Now, the state is poised to approve a new compromise rule that frustrates farmers and disappoints worker advocates at the same time the Trump administration is signaling plans to change and possibly eliminate the AEZ rule entirely. At press time, Oregon OSHA said a decision on the proposed rule was expected soon.

“Our frustration is that there is no real reason to do this,” said Mike Doke, director of the Columbia Gorge Fruit Growers, which represents 440 Oregon tree fruit growers. “If there was any indication that it was safer to evacuate, our growers would be the first ones to do that. Our growers live on these same orchard properties with their families.”

But, absent further clarification from the federal Environmental Protection Agency, evacuations appear to be what growers across the county will have to conduct this year to comply with the AEZ rule as it now stands.

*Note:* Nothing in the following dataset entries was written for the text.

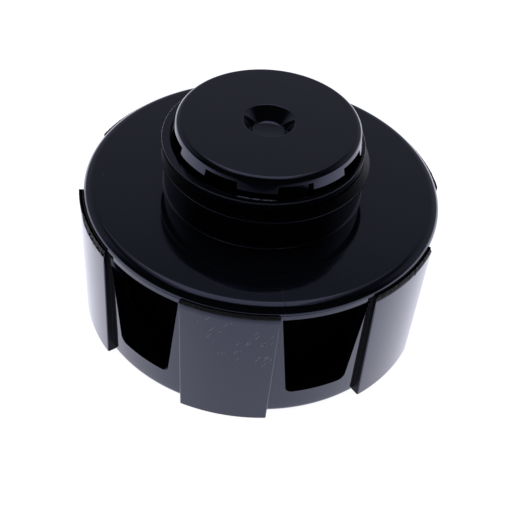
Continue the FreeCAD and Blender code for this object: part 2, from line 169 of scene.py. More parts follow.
@dataclass(frozen=True)
class MouldedNylon:
    """Blue-black polyamide from a polished mould, under a thin film of oil.

    The eye gets sharp, slightly wavy reflections, a thin parting line, specks of dust
    and, on the front pad, short pale scratches.
    """

    name: str = "moulded_gloss_nylon"
    base: str = "14171C"
    pale: str = "C4C6D2"
    tint: str = "4D7EFF"
    ior: float = 1.6
    level: float = 0.25
    roughness: float = 0.12
    roughness_spread: float = 0.04
    film_roughness: float = 0.06
    wear_mm: float = 11.0
    ripple_mm: float = 7.0
    ripple_depth_mm: float = 0.006
    grain_mm: float = 0.35
    grain_depth_mm: float = 0.0004
    parting_angle: float = -79.5
    parting_width_mm: float = 0.22
    parting_height_mm: float = 0.025
    parting_from_mm: float = 26.0
    film: float = 1.0
    scratched: bool = True
    scratch_slant: float = -35.0
    scratch_across_mm: float = 0.5
    scratch_along_mm: float = 4.5
    scratch_cluster_mm: float = 5.5
    dust_cell_mm: float = 5.0
    dust_size: float = 0.02
    dust_share: float = 0.25

    def build(self) -> bpy.types.Material:
        """Makes the material: ripple, fine grain, parting line, dust and scratches.

        Returns:
            The material.
        """
        material, tree, place = new_material(self.name)
        ripple = add_node(tree, "ShaderNodeTexNoise", {
            "Vector": place, "Scale": 1 / (self.ripple_mm * MM), "Detail": 2.0,
            "Roughness": 0.45,
        })
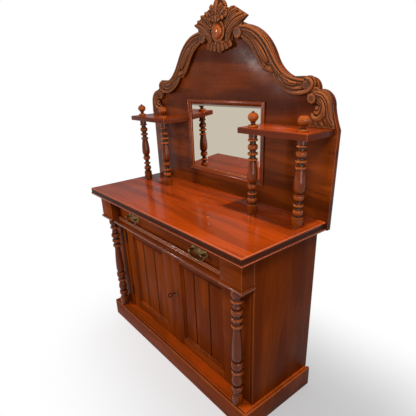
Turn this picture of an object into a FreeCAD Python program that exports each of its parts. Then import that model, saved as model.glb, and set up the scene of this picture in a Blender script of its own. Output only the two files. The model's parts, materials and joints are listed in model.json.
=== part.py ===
import FreeCAD, Part

import math
import os

from FreeCAD import Vector

# A Victorian chiffonier: a low cupboard with one drawer over two panelled doors, turned
# columns at its front corners, and a shaped back with a mirror, two small shelves on turned
# spindles and carved scrolls. Millimetres. X runs to the right, Y to the back, Z up. The
# origin is the middle of the whole piece's footprint, on the floor.

# ---------------------------------------------------------------- driving dimensions

# top board
TOP_WIDTH = 1220.0
TOP_DEPTH = 471.0
TOP_HEIGHT = 857.0          # floor to the upper surface
TOP_THICK = 36.0
TOP_ROUND = 7.0             # rounding of the upper arris
TOP_BEAD = 9.0              # height of the bead along the lower arris
TOP_INSET = 2.5             # how far the edge above the bead is set in
TOP_GROOVE = 1.6            # depth of each fine groove in the edge
TOP_GROOVES = 3

# plinth
PLINTH_WIDTH = 1186.0
PLINTH_DEPTH = 432.0
PLINTH_HEIGHT = 101.0
PLINTH_THICK = 22.0
PLINTH_ARRIS = 3.0
BASE_THICK = 18.0
BASE_REBATE = 8.0

# carcass
CARCASS_WIDTH = 1144.0
CARCASS_DEPTH = 370.0
SIDE_THICK = 18.0
PILASTER_THICK = 20.0
PILASTER_SET = 2.0          # how far a pilaster's edge stands out from its block's
BACK_THICK = 10.0
BACK_COUNT = 6
BACK_CHAMFER = 2.0

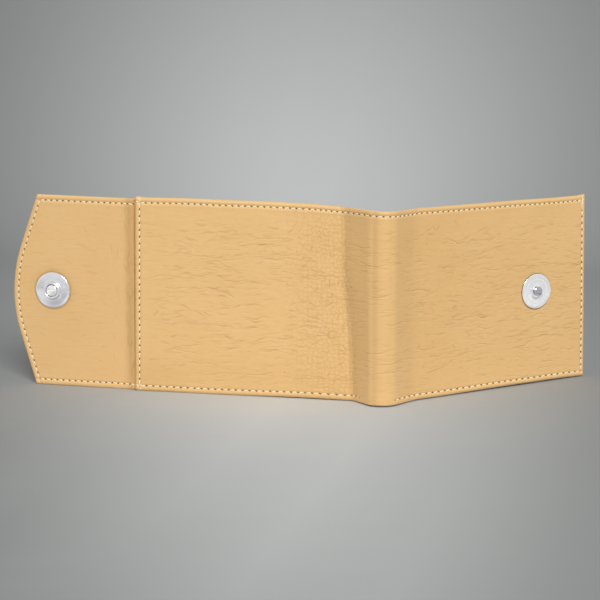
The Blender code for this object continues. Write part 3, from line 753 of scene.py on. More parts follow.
def flap_relief(along, height):
    """Relief, crease strength, wear and dark rims of the flap's outer face."""
    relief = (edge_roll(PANEL_HEIGHT - FLAP_INSET - height, SEAM_INSET)
              + edge_roll(height - FLAP_INSET, SEAM_INSET)
              + edge_roll(FLAP_END - along, SEAM_INSET))
    relief = relief + ROOT_SWELL * bell(along, ROOT_SWELL_PLACE, ROOT_SWELL_WIDTH)
    crease = grid_sample(flap_crease_field, RASTER, along, height)
    relief = relief - CREASE_DEPTH * crease
    relief = relief + FLAP_SWELL_SHARE * grid_sample(cover_swells, RASTER, along, height)
    wear = bell(along, ROOT_WEAR_PLACE, ROOT_WEAR_WIDTH)
    past, up = flap_past(along, height)
    rise = FLAP_FOOT + up * (FLAP_TOP + FLAP_TOP_RISE - FLAP_FOOT)
    away = np.hypot(past - ROOT_LENGTH - FLAP_SNAP - SNAP_SHIFT, rise - SNAP_HEIGHT - SNAP_RAISE)
    dent, rim = pressed_round(away, CAP_RADIUS)
    wear = wear + CAP_WEAR * bell(away, CAP_RADIUS, CAP_WEAR_WIDTH)
    return relief + dent, crease, wear, CAP_SHADE * rim


def plain_relief(along, height):
    """No relief at all."""
    none = np.zeros_like(along)
    return none, none, none, none


def unique_faces(quads):
    """Quads as they are, and triangles where two neighbouring corners are one vertex."""
    keep = quads != np.roll(quads, -1, axis=1)
    corners = keep.sum(axis=1)
    fours = quads[corners == 4]
    threes = quads[corners == 3][keep[corners == 3]].reshape(-1, 3)
    return fours.tolist() + threes.tolist()


def drop_repeats(loop):
    """A polygon without the corners that repeat the one before."""
    return [loop[i] for i in range(len(loop)) if loop[i] != loop[i - 1]]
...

A fact sheet on the rule released by the agency in February states that: “Agricultural employers must not allow any worker or other person (other than appropriately trained and equipped handlers involved in the application) in the AEZ that is within the boundaries of the agricultural establishment when the application is occurring. This includes people occupying migrant labor camps or other housing or buildings that are located on the agricultural establishment.”

The EPA declined to answer Good Fruit Grower’s questions about how those evacuations are expected to occur, what it would cost growers and what aspects of the AEZ rule it intends to change.

In Washington, state pesticide compliance program manager Joel Kangiser said that the federal requirement is clear that housing within the AEZ must be evacuated. “The only persons that can be within the AEZ are properly trained handlers,” he said. “It’s pretty black and white.”

How the AEZ works: The Application  Exclusion Zone (AEZ) moves like a halo around the application equipment. As the application equipment moves, new areas around the application become part of the AEZ, and areas that were in the AEZ cease to be within the AEZ once the application equipment has moved on.
(Source: EPA. Good Fruit Grower Illustration/iStock)


In Hood River and Wasco counties, where tree fruit growers employ about two-thirds of the state’s farm workers and have about 200 registered labor camps and many more unregistered single-family homes for workers, concern about the impact of the AEZ rule is high.

Oregon OSHA administrator Michael Wood said the state’s proposed rule “would be both more protective of workers and more flexible for growers than the EPA rule.” People would still be able to shelter in place in housing within a 100-foot AEZ for airblast applications of pesticides that don’t require the applicator to wear a respirator, indicating that the chemical only poses a skin contact risk. For pesticides that pose a respiratory risk, the AEZ would expand to 150 feet and require evacuations.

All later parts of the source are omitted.